Jadi, mengapa orang kaya tersebut disebut bodoh? Tuhan tidak mengatakan bahwa orang itu adalah
orang yang jahat. Kata “bodoh” di
dalam Alkitab perlu dipahami secara rohani, bukannya secara intelektual, karena
ini adalah kebodohan rohani. Apa itu
kebodohan rohani?
Kata “bodoh” juga dipakai di
dalam 2 Korintus 12:6a (Sebab sekiranya
aku hendak bermegah juga, aku bukan orang bodoh lagi, karena aku mengatakan
kebenaran). Paulus mau mengatakan, bahwa dia tidak akan bermegah, namun
jika dia akan bermegah, dia tidak mau memegahkan hal yang bodoh.

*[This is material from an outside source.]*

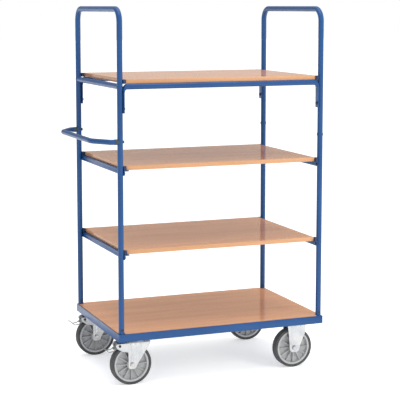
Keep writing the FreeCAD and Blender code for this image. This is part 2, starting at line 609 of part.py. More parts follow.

Paulus juga memakai kata ini di dalam Efesus
5:17 (Sebab itu janganlah kamu bodoh, tetapi usahakanlah supaya kamu mengerti
kehendak Tuhan). Maksudnya, menjadi bodoh karena gagal memahami “kehendak Allah”, bahwa kebodohan berarti
kurangnya kepedulian atas kehidupan rohani.
Yesus mendorong manusia untuk menyimpan harta surgawi dan menjadi kaya di
hadapan Allah, seperti yang Yesus ajarkan dalam Khotbah di Bukit: "Karena di mana hartamu berada, di situ
juga hatimu berada." (Matius 6:21).
Allah telah berjanji untuk mengisi lumbung-lumbung seseorang dengan
berkelimpahan jikalau orang tersebut memuliakan Tuhan dengan hasil pertama dari
semua penghasilannya (Muliakanlah TUHAN
dengan hartamu dan dengan hasil pertama dari segala penghasilanmu, maka
lumbung-lumbungmu akan diisi penuh sampai melimpah-limpah, dan bejana
pemerahanmu akan meluap dengan air buah anggurnya. - Amsal 3:9-10).
Surat Paulus yang pertama kepada Timotius : "Sebab kita tidak membawa sesuatu apa ke dalam dunia dan kitapun
tidak dapat membawa apa-apa ke luar. Asal ada makanan dan pakaian,
cukuplah" (1 Tim 6:7-8). Makanan, pakaian, dan tempat tinggal merupakan
kebutuhan hidup, selebihnya dari hal-hal tersebut, maka itu berarti ada kelimpahan
dan harus dibagikan kepada sesama, terutama kepada orang miskin.